§ **Aim**
Repeat exactly the lines of the entries below from the one with "obj.matrix_world = world" through the one with "FIRST_SLOT = HEAD_START", both ends included, and nothing else.

§ **Given information**
......

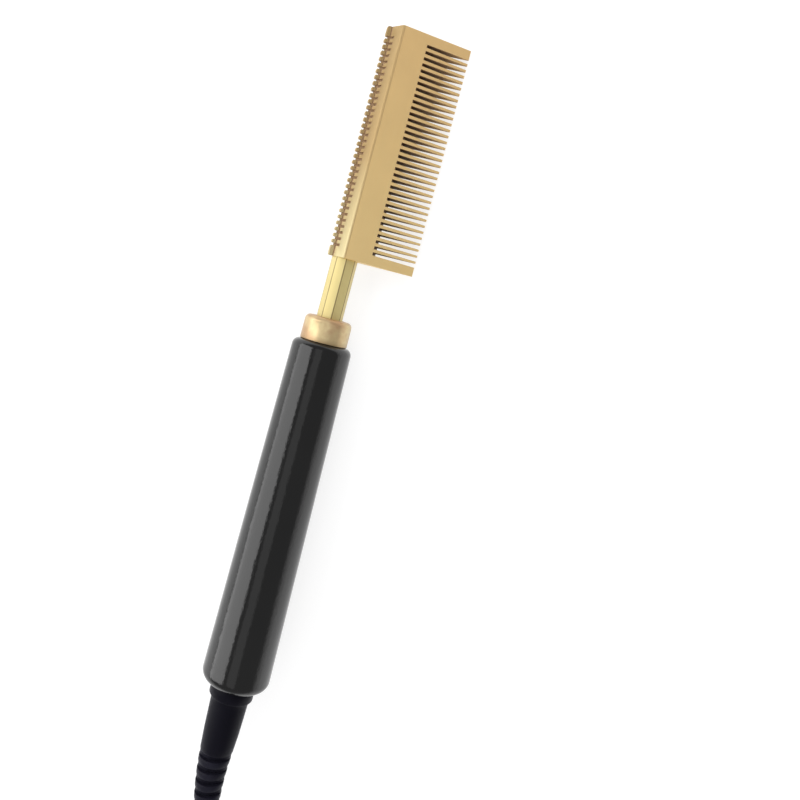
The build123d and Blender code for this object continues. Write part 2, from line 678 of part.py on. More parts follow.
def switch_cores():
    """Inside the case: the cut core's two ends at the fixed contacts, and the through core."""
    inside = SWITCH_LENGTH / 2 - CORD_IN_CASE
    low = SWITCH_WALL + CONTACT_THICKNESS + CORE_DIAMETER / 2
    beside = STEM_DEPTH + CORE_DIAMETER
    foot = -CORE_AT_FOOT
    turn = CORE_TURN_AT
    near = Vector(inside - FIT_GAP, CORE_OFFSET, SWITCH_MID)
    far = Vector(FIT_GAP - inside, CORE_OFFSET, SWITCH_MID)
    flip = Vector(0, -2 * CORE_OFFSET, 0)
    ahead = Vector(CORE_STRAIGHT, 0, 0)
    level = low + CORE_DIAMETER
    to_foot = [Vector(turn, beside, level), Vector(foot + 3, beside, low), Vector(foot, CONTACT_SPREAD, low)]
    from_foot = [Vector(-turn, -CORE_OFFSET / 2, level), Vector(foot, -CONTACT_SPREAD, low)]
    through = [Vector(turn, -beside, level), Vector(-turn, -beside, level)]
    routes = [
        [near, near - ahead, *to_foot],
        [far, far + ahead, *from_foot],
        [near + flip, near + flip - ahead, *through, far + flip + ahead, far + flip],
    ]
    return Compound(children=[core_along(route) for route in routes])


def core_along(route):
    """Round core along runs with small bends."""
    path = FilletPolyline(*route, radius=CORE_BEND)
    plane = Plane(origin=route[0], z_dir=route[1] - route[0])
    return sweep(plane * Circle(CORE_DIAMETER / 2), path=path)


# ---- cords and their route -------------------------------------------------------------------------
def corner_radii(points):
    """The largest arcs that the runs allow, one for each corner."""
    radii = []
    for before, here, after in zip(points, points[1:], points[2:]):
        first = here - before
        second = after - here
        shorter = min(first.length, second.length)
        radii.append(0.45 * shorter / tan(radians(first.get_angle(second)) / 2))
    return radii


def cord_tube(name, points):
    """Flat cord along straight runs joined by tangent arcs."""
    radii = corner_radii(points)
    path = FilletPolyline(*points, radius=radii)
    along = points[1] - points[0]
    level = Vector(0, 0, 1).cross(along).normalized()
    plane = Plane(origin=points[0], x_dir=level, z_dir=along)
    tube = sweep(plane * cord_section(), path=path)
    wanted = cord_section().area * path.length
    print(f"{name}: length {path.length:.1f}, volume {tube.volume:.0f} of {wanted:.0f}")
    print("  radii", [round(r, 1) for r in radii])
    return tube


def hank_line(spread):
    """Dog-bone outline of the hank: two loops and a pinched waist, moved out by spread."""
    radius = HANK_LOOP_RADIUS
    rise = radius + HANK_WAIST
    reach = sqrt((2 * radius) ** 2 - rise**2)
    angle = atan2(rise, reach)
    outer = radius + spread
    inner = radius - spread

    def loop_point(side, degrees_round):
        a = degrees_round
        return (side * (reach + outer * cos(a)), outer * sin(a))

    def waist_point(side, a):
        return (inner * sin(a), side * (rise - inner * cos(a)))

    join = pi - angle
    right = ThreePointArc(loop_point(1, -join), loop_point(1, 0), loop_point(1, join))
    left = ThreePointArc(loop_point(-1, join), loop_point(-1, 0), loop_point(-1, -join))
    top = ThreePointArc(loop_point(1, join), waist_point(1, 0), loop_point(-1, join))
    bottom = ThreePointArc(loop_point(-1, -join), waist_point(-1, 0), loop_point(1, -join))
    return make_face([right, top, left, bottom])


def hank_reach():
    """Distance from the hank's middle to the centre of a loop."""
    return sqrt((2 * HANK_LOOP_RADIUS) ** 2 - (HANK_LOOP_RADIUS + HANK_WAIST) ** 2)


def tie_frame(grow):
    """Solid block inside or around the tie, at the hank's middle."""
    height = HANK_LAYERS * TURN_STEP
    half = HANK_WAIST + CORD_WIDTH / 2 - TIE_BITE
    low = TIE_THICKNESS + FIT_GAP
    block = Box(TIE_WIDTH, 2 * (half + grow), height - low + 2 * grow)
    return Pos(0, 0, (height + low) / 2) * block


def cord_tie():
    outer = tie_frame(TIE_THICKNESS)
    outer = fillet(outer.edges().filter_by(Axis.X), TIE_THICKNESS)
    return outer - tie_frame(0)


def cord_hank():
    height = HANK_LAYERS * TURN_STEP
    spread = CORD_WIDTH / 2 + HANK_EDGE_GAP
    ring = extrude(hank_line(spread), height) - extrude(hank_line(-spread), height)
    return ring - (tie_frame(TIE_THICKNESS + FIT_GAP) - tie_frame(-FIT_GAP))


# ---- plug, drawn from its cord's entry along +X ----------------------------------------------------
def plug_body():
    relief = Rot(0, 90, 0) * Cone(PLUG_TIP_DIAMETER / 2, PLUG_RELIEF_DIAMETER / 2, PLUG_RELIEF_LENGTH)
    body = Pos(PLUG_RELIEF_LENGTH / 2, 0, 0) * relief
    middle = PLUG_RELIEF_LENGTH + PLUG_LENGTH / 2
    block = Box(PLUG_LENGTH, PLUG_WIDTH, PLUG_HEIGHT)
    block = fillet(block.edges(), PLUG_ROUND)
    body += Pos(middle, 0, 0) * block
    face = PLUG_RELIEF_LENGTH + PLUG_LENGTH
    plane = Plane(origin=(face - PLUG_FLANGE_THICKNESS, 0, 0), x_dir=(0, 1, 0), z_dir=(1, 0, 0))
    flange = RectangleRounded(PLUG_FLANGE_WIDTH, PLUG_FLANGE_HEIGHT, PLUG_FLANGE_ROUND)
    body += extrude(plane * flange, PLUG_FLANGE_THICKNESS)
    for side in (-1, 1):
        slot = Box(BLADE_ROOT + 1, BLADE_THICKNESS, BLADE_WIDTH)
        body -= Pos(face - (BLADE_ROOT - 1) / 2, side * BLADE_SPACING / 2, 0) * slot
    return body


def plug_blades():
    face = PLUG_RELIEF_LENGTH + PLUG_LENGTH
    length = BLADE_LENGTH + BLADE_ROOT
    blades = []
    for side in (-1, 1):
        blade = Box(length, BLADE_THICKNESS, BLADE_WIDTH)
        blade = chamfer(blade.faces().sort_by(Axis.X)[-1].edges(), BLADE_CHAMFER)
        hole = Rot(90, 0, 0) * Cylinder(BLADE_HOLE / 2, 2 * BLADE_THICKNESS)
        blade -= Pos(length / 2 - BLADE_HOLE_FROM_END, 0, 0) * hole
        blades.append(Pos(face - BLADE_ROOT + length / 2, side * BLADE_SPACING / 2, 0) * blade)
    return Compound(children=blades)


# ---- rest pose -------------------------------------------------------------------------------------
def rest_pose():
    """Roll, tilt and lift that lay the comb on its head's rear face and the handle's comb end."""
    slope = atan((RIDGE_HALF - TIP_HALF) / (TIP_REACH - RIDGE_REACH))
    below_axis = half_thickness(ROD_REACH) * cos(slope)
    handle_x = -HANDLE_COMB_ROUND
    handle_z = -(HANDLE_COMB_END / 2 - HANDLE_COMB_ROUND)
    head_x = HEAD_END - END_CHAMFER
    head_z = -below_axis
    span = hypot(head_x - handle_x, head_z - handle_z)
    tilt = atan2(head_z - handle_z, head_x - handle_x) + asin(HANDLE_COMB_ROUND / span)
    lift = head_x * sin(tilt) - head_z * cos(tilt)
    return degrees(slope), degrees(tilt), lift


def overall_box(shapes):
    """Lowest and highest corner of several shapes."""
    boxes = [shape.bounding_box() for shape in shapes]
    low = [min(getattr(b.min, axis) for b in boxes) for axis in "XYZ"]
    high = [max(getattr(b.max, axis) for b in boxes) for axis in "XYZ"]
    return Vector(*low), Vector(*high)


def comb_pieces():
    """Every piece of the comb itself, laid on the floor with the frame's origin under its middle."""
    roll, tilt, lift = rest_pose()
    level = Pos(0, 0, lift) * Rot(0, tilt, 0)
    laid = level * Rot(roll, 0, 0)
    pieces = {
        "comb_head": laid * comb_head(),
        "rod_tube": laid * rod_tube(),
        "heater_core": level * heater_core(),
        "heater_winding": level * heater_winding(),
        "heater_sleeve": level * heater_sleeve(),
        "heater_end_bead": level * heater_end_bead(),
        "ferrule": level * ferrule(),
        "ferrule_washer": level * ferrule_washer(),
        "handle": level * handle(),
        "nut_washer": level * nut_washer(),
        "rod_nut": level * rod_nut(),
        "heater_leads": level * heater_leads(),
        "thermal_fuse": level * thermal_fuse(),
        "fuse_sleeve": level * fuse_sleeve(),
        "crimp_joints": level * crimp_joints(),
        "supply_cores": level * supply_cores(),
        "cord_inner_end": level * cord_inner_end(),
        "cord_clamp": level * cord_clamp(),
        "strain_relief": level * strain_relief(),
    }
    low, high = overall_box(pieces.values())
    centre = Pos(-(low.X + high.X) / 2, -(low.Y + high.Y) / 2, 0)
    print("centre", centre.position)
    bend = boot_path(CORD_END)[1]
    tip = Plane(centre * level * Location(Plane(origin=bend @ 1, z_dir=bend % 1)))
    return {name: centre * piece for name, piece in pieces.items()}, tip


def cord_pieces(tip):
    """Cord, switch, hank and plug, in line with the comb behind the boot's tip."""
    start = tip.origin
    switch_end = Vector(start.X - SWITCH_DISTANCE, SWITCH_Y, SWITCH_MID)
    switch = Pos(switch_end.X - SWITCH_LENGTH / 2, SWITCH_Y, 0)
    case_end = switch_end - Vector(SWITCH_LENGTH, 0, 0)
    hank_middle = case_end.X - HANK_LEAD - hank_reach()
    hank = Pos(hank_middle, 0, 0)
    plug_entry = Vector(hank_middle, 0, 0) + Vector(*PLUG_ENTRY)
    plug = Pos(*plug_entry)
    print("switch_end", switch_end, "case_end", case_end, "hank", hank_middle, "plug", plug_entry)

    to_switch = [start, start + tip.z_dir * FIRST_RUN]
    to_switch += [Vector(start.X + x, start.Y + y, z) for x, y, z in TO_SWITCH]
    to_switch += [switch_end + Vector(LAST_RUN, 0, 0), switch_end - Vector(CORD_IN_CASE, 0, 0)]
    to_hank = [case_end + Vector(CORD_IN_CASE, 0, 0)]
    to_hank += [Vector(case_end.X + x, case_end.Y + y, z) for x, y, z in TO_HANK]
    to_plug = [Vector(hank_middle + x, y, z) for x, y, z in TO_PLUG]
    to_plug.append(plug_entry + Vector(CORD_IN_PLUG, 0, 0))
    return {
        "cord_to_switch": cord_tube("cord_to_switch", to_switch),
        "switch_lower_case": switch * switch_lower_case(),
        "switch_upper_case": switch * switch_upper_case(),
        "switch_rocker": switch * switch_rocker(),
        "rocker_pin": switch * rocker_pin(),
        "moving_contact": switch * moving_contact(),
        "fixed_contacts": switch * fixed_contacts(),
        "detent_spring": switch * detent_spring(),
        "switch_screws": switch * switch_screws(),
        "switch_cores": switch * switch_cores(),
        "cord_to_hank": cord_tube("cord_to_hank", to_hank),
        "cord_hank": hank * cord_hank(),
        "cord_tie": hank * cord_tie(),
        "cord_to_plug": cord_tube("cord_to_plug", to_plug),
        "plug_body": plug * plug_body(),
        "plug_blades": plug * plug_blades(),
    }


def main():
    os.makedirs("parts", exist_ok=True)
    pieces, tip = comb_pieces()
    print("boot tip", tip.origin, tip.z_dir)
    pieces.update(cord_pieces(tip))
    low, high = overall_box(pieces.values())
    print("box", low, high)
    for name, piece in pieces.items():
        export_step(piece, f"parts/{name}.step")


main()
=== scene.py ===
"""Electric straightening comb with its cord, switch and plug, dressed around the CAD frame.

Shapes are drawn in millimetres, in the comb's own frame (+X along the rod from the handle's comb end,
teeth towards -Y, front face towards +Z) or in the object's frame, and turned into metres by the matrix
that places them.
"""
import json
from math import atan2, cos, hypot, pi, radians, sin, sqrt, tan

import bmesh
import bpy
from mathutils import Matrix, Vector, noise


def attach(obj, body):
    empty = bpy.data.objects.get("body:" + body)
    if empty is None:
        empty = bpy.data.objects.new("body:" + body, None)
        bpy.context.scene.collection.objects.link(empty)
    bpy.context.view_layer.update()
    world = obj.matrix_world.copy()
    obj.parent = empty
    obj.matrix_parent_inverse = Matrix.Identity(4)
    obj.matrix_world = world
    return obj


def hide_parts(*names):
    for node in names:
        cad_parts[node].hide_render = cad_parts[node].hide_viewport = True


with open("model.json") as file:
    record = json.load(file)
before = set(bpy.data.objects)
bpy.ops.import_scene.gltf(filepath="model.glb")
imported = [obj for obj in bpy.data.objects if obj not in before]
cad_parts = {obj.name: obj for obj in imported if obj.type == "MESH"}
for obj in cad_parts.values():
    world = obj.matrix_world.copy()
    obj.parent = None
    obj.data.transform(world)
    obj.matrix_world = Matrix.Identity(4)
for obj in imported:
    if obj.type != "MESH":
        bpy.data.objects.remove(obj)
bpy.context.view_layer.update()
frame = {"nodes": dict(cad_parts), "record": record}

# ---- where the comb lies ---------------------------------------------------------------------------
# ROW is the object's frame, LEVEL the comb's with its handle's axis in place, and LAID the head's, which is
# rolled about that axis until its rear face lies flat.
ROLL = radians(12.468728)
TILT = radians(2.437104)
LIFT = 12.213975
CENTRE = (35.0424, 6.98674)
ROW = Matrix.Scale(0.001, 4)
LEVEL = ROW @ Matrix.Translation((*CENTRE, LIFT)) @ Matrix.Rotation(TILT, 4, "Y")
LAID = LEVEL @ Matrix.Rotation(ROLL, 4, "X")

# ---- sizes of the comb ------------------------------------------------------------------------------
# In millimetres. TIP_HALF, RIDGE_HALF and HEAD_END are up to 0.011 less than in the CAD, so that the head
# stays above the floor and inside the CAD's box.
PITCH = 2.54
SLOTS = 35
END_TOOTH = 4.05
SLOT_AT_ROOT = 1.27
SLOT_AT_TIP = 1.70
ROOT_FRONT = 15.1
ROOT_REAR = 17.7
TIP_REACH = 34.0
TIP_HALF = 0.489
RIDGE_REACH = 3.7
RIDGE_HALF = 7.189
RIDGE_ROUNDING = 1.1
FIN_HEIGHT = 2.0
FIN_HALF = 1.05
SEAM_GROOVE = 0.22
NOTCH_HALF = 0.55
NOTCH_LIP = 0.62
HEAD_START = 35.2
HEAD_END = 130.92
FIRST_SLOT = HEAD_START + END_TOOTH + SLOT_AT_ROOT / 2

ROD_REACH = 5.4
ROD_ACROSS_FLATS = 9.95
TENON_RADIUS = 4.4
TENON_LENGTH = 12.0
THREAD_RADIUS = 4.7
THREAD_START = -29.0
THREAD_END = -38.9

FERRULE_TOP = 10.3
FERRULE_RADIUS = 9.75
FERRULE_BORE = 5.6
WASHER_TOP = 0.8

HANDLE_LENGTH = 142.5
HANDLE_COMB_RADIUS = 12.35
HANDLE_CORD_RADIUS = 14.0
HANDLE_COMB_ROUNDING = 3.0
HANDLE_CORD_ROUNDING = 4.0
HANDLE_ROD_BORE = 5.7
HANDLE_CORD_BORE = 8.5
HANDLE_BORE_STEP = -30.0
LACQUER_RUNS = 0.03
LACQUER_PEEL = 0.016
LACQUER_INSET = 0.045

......

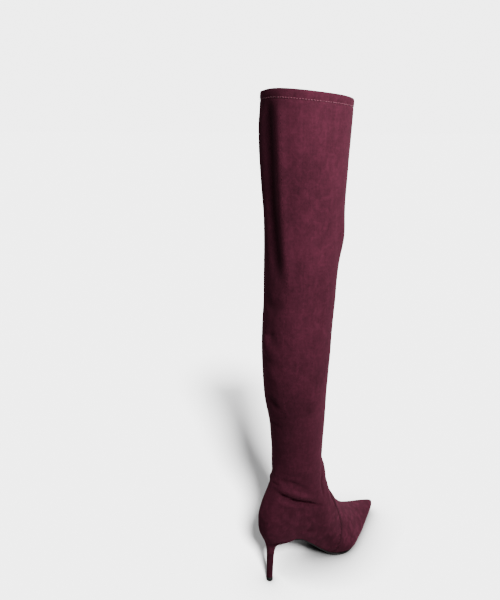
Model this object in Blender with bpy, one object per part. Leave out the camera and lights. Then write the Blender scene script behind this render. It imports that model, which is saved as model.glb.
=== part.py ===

......

§ **Task result**
    obj.matrix_world = world
    return obj


def hide_parts(*names):
    for node in names:
        cad_parts[node].hide_render = cad_parts[node].hide_viewport = True


with open("model.json") as file:
    record = json.load(file)
before = set(bpy.data.objects)
bpy.ops.import_scene.gltf(filepath="model.glb")
imported = [obj for obj in bpy.data.objects if obj not in before]
cad_parts = {obj.name: obj for obj in imported if obj.type == "MESH"}
for obj in cad_parts.values():
    world = obj.matrix_world.copy()
    obj.parent = None
    obj.data.transform(world)
    obj.matrix_world = Matrix.Identity(4)
for obj in imported:
    if obj.type != "MESH":
        bpy.data.objects.remove(obj)
bpy.context.view_layer.update()
frame = {"nodes": dict(cad_parts), "record": record}

# ---- where the comb lies ---------------------------------------------------------------------------
# ROW is the object's frame, LEVEL the comb's with its handle's axis in place, and LAID the head's, which is
# rolled about that axis until its rear face lies flat.
ROLL = radians(12.468728)
TILT = radians(2.437104)
LIFT = 12.213975
CENTRE = (35.0424, 6.98674)
ROW = Matrix.Scale(0.001, 4)
LEVEL = ROW @ Matrix.Translation((*CENTRE, LIFT)) @ Matrix.Rotation(TILT, 4, "Y")
LAID = LEVEL @ Matrix.Rotation(ROLL, 4, "X")

# ---- sizes of the comb ------------------------------------------------------------------------------
# In millimetres. TIP_HALF, RIDGE_HALF and HEAD_END are up to 0.011 less than in the CAD, so that the head
# stays above the floor and inside the CAD's box.
PITCH = 2.54
SLOTS = 35
END_TOOTH = 4.05
SLOT_AT_ROOT = 1.27
SLOT_AT_TIP = 1.70
ROOT_FRONT = 15.1
ROOT_REAR = 17.7
TIP_REACH = 34.0
TIP_HALF = 0.489
RIDGE_REACH = 3.7
RIDGE_HALF = 7.189
RIDGE_ROUNDING = 1.1
FIN_HEIGHT = 2.0
FIN_HALF = 1.05
SEAM_GROOVE = 0.22
NOTCH_HALF = 0.55
NOTCH_LIP = 0.62
HEAD_START = 35.2
HEAD_END = 130.92
FIRST_SLOT = HEAD_START + END_TOOTH + SLOT_AT_ROOT / 2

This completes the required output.